Dorm residents at Columbia clash with officials over assistance animals

Students at Columbia are seeking help from disability rights lawyers to convince university housing officials that multiple assistance animals are a medically required disability accommodation. Olivia Deloian of the Columbia Chronicle interviewed business major Lindsey Barrett who says her therapist prescribed dog companionship to treat symptoms of adjustment disorder. The problem is, Barrett already has an emotional support cat for her severe anxiety disorder, which means she needs new approval from Columbia to house the second animal. Deloian carefully describes her journalism process in contacting Columbia officials to request their side of the disagreement. With Barrett’s help, Deloian also provides a useful explanation of the distinction between emotional support animals and other service animals.

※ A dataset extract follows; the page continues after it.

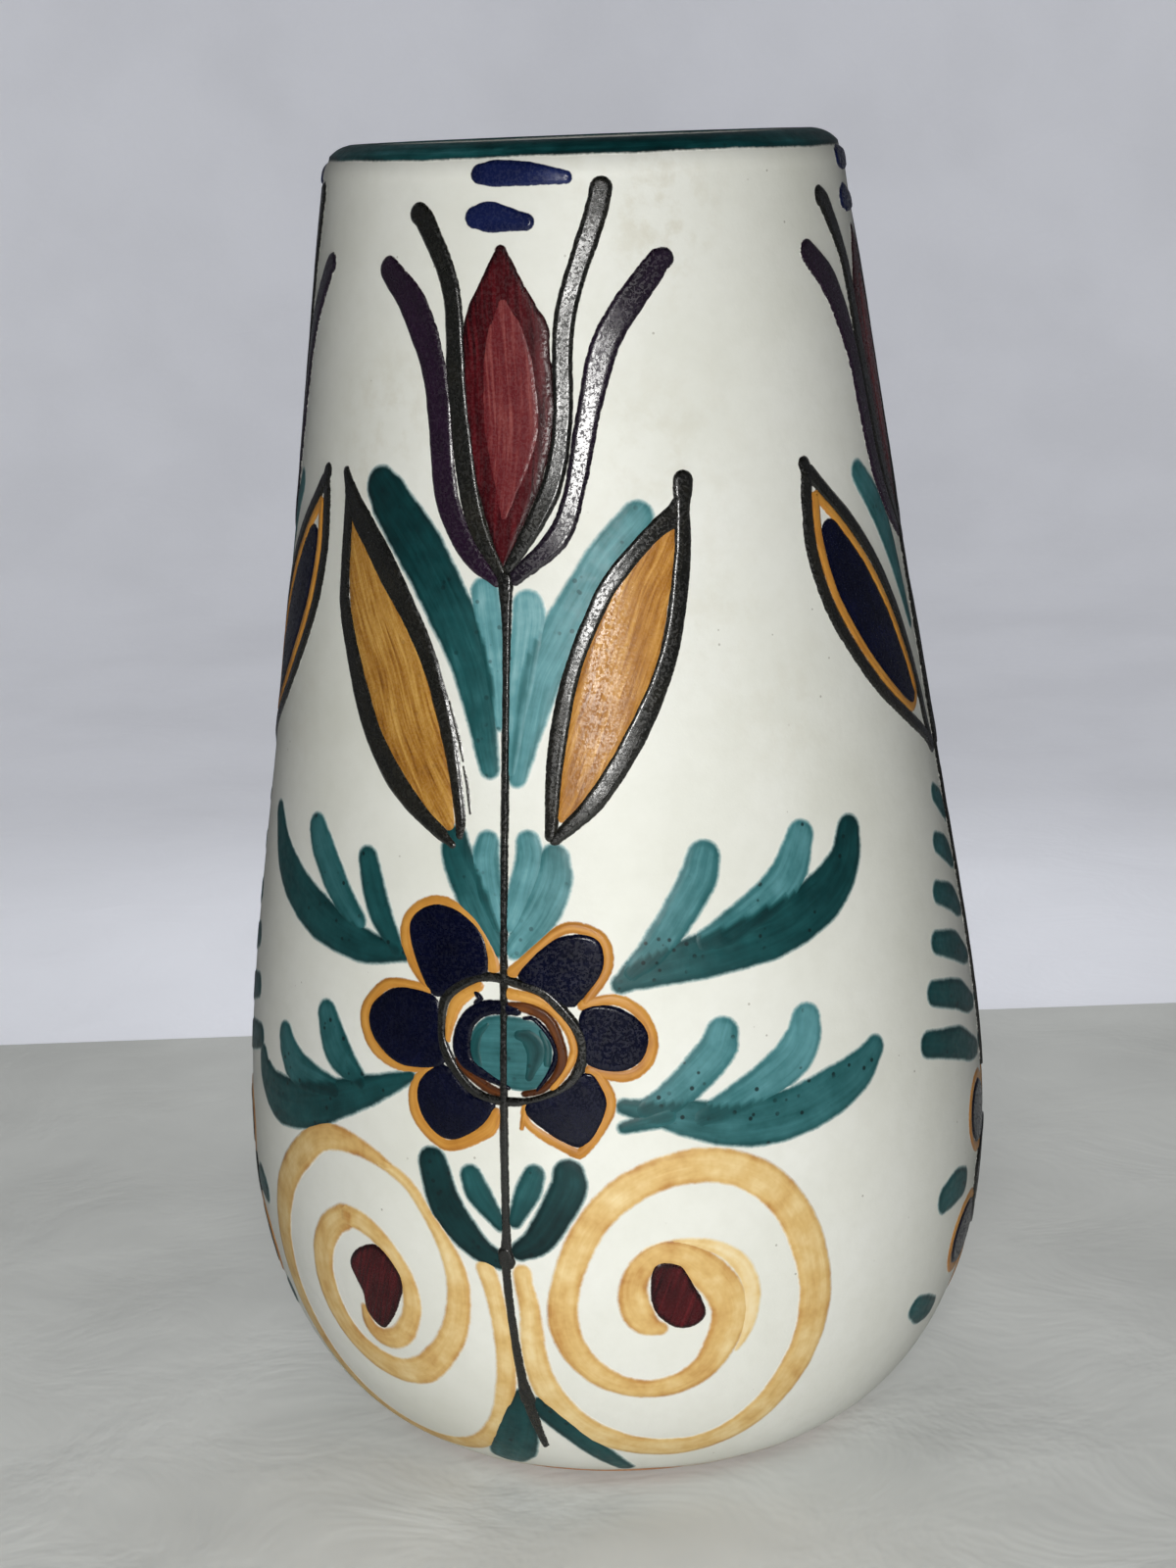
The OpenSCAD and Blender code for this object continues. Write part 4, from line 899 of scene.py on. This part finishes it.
class Panel:
    """One painted side. The panels that the painter repeats come out a little different each time."""

    def __init__(self, turn, loose):
        self.turn, self.loose = turn, loose
        self.hand = np.random.default_rng(1000 + turn)

    def slip(self):
        """How far a stroke lands from its place (degrees, percent of the height) and how much wider it is."""
        if not self.loose:
            return STILL
        h = self.hand
        return (h.normal(0, 0.3), h.normal(0, 0.12), 1 + h.normal(0, 0.03))

    def placed(self, places, slip):
        """The places in degrees round the vase, millimetres up and millimetres wide, slip and all."""
        aside, above, wider = slip or self.slip()
        return [(x + self.turn + aside, (y + above) * HIGH / 100, w * wider) for x, y, w in places]

    def stroke(self, node, places, load, tone=0.0, lift=0.0, loop=False, slip=None):
        lay[node].stroke(self.placed(places, slip), load, tone, lift, loop, self.turn)

    def strokes(self, node, rows, **more):
        """Strokes that each have their own load, and their own tone if the row gives one."""
        for row in rows:
            self.stroke(node, *row, **more)

    def lines(self, node, lines, load, **more):
        """Strokes that share one load of paint."""
        for places in lines:
            self.stroke(node, places, load, **more)

    def blob(self, node, places, load, lean=0.0, grow=0.0, slip=None):
        lay[node].blob(self.placed([(x, y, 0) for x, y in places], slip), load, lean, grow, self.turn)


def tulip(p):
    # The dashes take in some of the navy's lighter blue: partly their own paint, partly a painted sheen of lamp glare.
    p.strokes("navy_dashes", DASHES, tone=0.45)
    slip = p.slip()
    p.stroke("tulip_petals", TULIP, (0.78, 0.72), slip=slip)
    p.stroke("tulip_petals", TULIP_LIGHT, (0.46, 0.52), 1, lift=-0.04, slip=slip)
    p.strokes("outer_sepals", OUTER_SEPALS, slip=slip)
    p.strokes("inner_sepals", INNER_SEPALS, slip=slip)


def tulip_panel(p):
    tulip(p)
    p.stroke("stems", STEM, (0.7, 0.8), slip=STILL)
    p.lines("stems", KNOTS, (0.8, 0.8), lift=0.03, slip=STILL)
    p.strokes("tulip_leaves", UPPER_LEAVES + FAN)
    for outline, fill, tone in ((LEFT_OUTLINE, LEFT_FILL, 0.1), (RIGHT_OUTLINE, RIGHT_FILL, 0.5)):
        slip = p.slip()
        p.stroke("ochre_leaves", fill, (0.5, 0.56), tone, slip=slip)
        p.lines("leaf_outlines", outline, (0.7, 0.6), slip=slip)
    p.lines("leaf_outlines", LEAF_SCRATCHES, (0.4, 0.5), lift=-0.25)
    p.strokes("side_sprigs", LEFT_SPRIGS + RIGHT_SPRIGS)
    p.strokes("small_leaves", SMALL_LEAVES)
    for scroll, heart in ((LEFT_SCROLL, LEFT_HEART), (RIGHT_SCROLL, RIGHT_HEART)):
        slip = p.slip()
        p.lines("scrolls", scroll, (0.42, 0.56), slip=slip)
        p.blob("scroll_hearts", heart, 0.8, lean=70, slip=slip)
    p.stroke("scrolls", PALE_WASH, (0.2, 0.16), lift=-0.03)
    slip = p.slip()
    for i, places in enumerate(PETALS):
        p.blob("flower_petals", places, 0.72, lean=60 * i, grow=0.45, slip=slip)
    p.lines("petal_borders", PETAL_LINES, (0.36, 0.46), slip=slip)
    for places, load, tone in BANDS:
        p.stroke("flower_bands", places, load, tone, 0.05 * tone, slip=slip)
    p.stroke("flower_rings", RING, (0.7, 0.7), loop=True, slip=slip)
    p.lines("flower_eye_rings", EYE_RINGS, (0.75, 0.8), slip=slip)
    p.blob("flower_eyes", EYE, 0.48, slip=slip)
    p.lines("flower_eyes", EYE_MARKS, (0.62, 0.66), slip=slip)


LEAF_LINE, BORDER_LINE, BORDER_IN, FILL_IN = 2.5, 1.7, 3.3, 3.8     # lines and insets of the blue leaves, in mm
RUNGS = 6     # of the fern, on each side of its stem


def blue_panel(p):
    tulip(p)
    p.stroke("stems", BLUE_STEM, (0.7, 0.8), slip=STILL)
    p.stroke("stems", TOP_KNOT, (0.8, 0.8), lift=0.03, slip=STILL)
    for flip in (lambda q: q, mirrored):
        slip = p.slip()
        leaf = flip(BLUE_LEAF)
        fill = [(x, y, w - 2 * FILL_IN) for x, y, w in leaf if w > 2 * FILL_IN + 0.8]
        border = rim_of([q for q in leaf if q[2] > 2 * BORDER_IN], BORDER_IN, BORDER_LINE)
        p.stroke("blue_leaves", fill, (0.7, 0.6), slip=slip)
        p.stroke("blue_leaf_borders", border, (0.4, 0.45), loop=True, slip=slip)
        p.stroke("leaf_outlines", rim_of(leaf, LEAF_LINE / 2, LEAF_LINE), (0.7, 0.65), loop=True, slip=slip)
        x, y, _ = leaf[0]
        p.stroke("leaf_outlines", [(x * 1.02, y + 0.6, 2.6), (x, y - 0.3, 2.2)], (0.75, 0.7), slip=slip)
        p.stroke("tulip_leaves", flip(BLUE_TEAL), (0.45, 0.5))
        for k in range(RUNGS):
            x0, y0, fall = -7.2 - 3.4 * k, 50.6 - 3.45 * k, 2.4 + 0.3 * k
            w = 3.8 + 0.24 * k
            rung = [(x0, y0, 0.8 * w), (0.55 * x0, y0 - 0.4 * fall, w), (0.3 * x0, y0 - 0.75 * fall, 0.85 * w),
                    (-1.5, y0 - fall, 0.45 * w)]
            p.stroke("fern_strokes", flip(rung), (0.5 + 0.04 * k, 0.62))
    p.lines("small_leaves", BLUE_DABS, (0.6, 0.66))
    slip = p.slip()
    x, y = BLUE_EYE
    for i, o in enumerate(BLUE_PETALS):
        p.blob("flower_petals", oval(*o), 0.72, lean=72 * i, slip=slip)
        p.stroke("petal_borders", [(u, v, 1.6) for u, v in oval(*o, grow=0.75)], (0.42, 0.5), loop=True, slip=slip)
    p.stroke("flower_bands", ring(x, y, 14.2, 2.2), (0.35, 0.45), loop=True, slip=slip)
    p.stroke("flower_rings", ring(x, y, 17.4, 1.7), (0.7, 0.7), loop=True, lift=0.05, slip=slip)
    p.stroke("flower_eye_rings", ring(x, y, 9.6, 2.2), (0.75, 0.8), loop=True, slip=slip)
    p.blob("flower_eyes", oval(x, y, 8, 7.6, 0), 0.5, slip=slip)


for turn, loose, painted in ((FRONT, False, tulip_panel), (BACK, True, tulip_panel),
                             (RIGHT, False, blue_panel), (LEFT, True, blue_panel)):
    painted(Panel(turn, loose))

for node, enamel in lay.items():
    slot, look = PAINTS[node][:2]
    enamel.piece(node + "_paint", node, slot, material[look])


# ---------------------------------------------------------------- camera, floor and light

H_M = HIGH * UNIT
AWAY, EYE_UP = 2.1135, 1.0175     # the camera's distance and height, in heights of the vase
PITCH, YAW, ROLL, ROUND = np.radians([13.72, -0.385, -2.193, 16.06]).tolist()
view = Vector((math.sin(YAW) * math.cos(PITCH), math.cos(YAW) * math.cos(PITCH), -math.sin(PITCH)))
right = Vector((math.cos(YAW), -math.sin(YAW), 0))
up = right.cross(view)
right, up = (math.cos(ROLL) * right + math.sin(ROLL) * up, math.cos(ROLL) * up - math.sin(ROLL) * right)
axes = Matrix((right, up, -view)).transposed().to_4x4()
camera = new_object("camera", bpy.data.cameras.new("camera"))
camera.data.sensor_width, camera.data.lens = 36.0, 63.0
swing = Matrix.Rotation(ROUND, 4, "Z")
camera.matrix_world = swing @ Matrix.Translation((0, -AWAY * H_M, EYE_UP * H_M)) @ axes
bpy.context.scene.camera = camera


def stage_material(name, colour, cloud, glow):
    s = Shader(name)
    soft = s.noise(s.place, 0.012, 3, 0.55)
    fine = s.noise(s.place, 0.6, 2, 0.5)
    tint = s.mix(s.span(soft, 0.35, 0.7, 0, cloud), srgb(*colour), srgb(*[0.92 * c for c in colour]))
    seen = s.node("ShaderNodeLightPath").outputs["Is Camera Ray"]
    s.put(s.bsdf.inputs["Emission Color"], tint)
    s.put(s.bsdf.inputs["Emission Strength"], s.times(seen, glow))
    folds = s.noise(s.place, 0.03, 4, 0.6, 0.6)
    return s.finish(tint, s.span(fine, 0.3, 0.7, 0.75, 0.9), s.bump(folds, 0.5, 3.0), gloss=0.1)


def stage_piece(name, verts, faces, look, smooth=False):
    mesh = bpy.data.meshes.new(name)
    mesh.from_pydata(verts, [], faces)
    mesh.polygons.foreach_set("use_smooth", [smooth] * len(faces))
    mesh.materials.append(look)
    o = new_object(name, mesh)


def sweep():
    """A round floor that curves up into a wall on every side, far from the vase."""
    flat, bend, tall, low = 0.8, 0.25, 1.3, -0.012
    path = [(0.0, low)] + [(flat * k, low) for k in (0.3, 0.6, 0.85, 1)]
    path += [(flat + bend * math.sin(a), low + bend * (1 - math.cos(a))) for a in np.radians(np.linspace(9, 90, 10))]
    path += [(flat + bend, low + bend + k * tall) for k in (0.3, 0.65, 1.0)]
    n = 96
    turns = [2 * math.pi * i / n for i in range(n)]
    verts = [(r * math.cos(a), r * math.sin(a), z) for r, z in path for a in turns]
    faces = [tuple(map(int, face)) for face in ring_faces(np.arange(len(verts)).reshape(-1, n))]
    stage_piece("backdrop", verts, faces, stage_material("pale_backdrop", (214, 216, 223), 0.35, 0.6), True)


def table():
    """The table top under the vase, whose far edge crosses the view behind it."""
    far, wide, near, low = 0.187, 0.75, -0.72, -0.012
    corners = (-wide, near), (wide, near), (wide, far), (-wide, far)
    verts = [swing @ Vector((x, y, z)) for z in (0.0, low) for x, y in corners]
    faces = [(0, 1, 2, 3), (7, 6, 5, 4)] + [(i, i + 4, (i + 1) % 4 + 4, (i + 1) % 4) for i in range(4)]
    stage_piece("table", verts, faces, stage_material("pale_paper", (214, 216, 213), 0.9, 0.24))


sweep()
table()


def lamp(name, where, at, size, watts, colour, mirrored=False):
    light = bpy.data.lights.new(name, "AREA")
    light.shape, light.size, light.energy, light.color = "DISK", size, watts, colour
    o = new_object(name, light)
    o.location = where
    o.rotation_euler = (Vector(at) - Vector(where)).to_track_quat("-Z", "Y").to_euler()
    o.visible_glossy = mirrored


middle = Vector((0, 0, 0.5 * H_M))
lamp("key", camera.matrix_world @ Vector((-0.016, 0.0, 0.1)), middle, 0.12, 0.98, (1.0, 0.99, 0.965), True)
lamp("low", swing @ Vector((0.0, -0.4, 0.05)), Vector((0, 0, 0.05)), 0.26, 0.98, (1.0, 0.995, 0.975))
lamp("back", swing @ Vector((0.0, 0.36, 0.24)), middle, 0.3, 0.34, (0.98, 0.99, 1.0))
lamp("above", Vector((0, 0, 0.75)), middle, 0.3, 0.4, (1.0, 1.0, 1.0))
world = bpy.data.worlds.new("studio")
bpy.context.scene.world = world
world.use_nodes = True
sky = world.node_tree.nodes["Background"].inputs
sky["Color"].default_value, sky["Strength"].default_value = (0.95, 0.97, 1.0, 1), 0.005
bpy.context.scene.view_settings.view_transform = "Standard"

Medical schools heighten focus on undergraduate accessibility

The Association of American Medical Colleges (AAMC) published a report today outlining common barriers to medical education faced by med school students with disabilities. The research on this topic was prompted by the AAMC‘s desire to promote diversity among its student, faculty and professional membership, and facilitate the standardization of accommodations. The report suggests that, although more medical school students are self-identifying as having disabilities, a culture of competition still promotes stigma around disability. Philadelphia public radio’s (WHYY) Elana Gordon wrote a short article summarizing the AAMC report and the responses it prompted from disability rights advocates.

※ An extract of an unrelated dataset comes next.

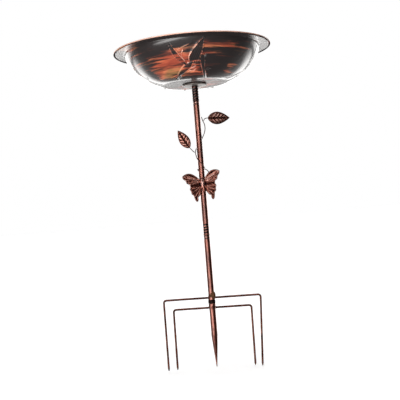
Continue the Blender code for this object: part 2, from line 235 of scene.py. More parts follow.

Update to NCDJ award-winning story “Suffering in Secret” reports continued problems

The Chicago Tribune published a followup investigative report to its award-winning story “Suffering in Secret” and unfortunately the promised reforms of Illinois group homes have not materialized. Michael J. Berens, the reporter who co-wrote “Suffering in Secret” with Patricia Callahan, penned the update and highlights several specific problems the group homes failed to correct. The story also features a compelling video interview with Peggy Strong, the mother of a daughter with disabilities whose health improved after being moved from a group home to a large institutional facility. Click here to read the article and click here to watch the video interview.

Advocates condemn House Bill #620 aka ‘ADA Education and Reform Act of 2017’

Numerous disability rights advocates are livid over proposed congressional legislation aiming to change enforcement timelines for ADA compliance. The bill is titled “H.R. 620 – ADA Education and Reform Act 2017” and sponsored by Texas Representative Ted Poe. The House Judiciary Committee approved the amended version of the bill earlier this month. The legislation currently has 108 bipartisan co-sponsors and is predicted to come to a vote in the House of Representatives this week.

In October 2017 Illinois Senator Tammy Duckworth wrote an opinion column for the Chicago Tribune condemning H.R. 620. She accused the retail and hospitality industries of shifting the burden of ADA compliance to individuals with disabilities.

Members of the Judiciary Committee who dissented from the majority opinion stated, “Both individually and cumulatively, H.R. 620’s notice and cure provisions will have the effect of inappropriately shifting the burden of enforcing compliance with a federal civil rights statute from the alleged wrongdoer onto the discrimination victim. Moreover, it would undermine the carefully calibrated voluntary compliance regime that is one of the hallmarks of the ADA, a regime formed through negotiations between the disability rights community and the business community when the ADA was drafted 28 years ago.”

Disability rights activist S.E. Smith also wrote a column for Teen Vogue outlining the key points of the legislation’s proposed changes to ADA and why they are unnecessary. Smith argues that the businesses concerned about “bogus lawsuits” are underestimating how expensive legal action is for the complainant.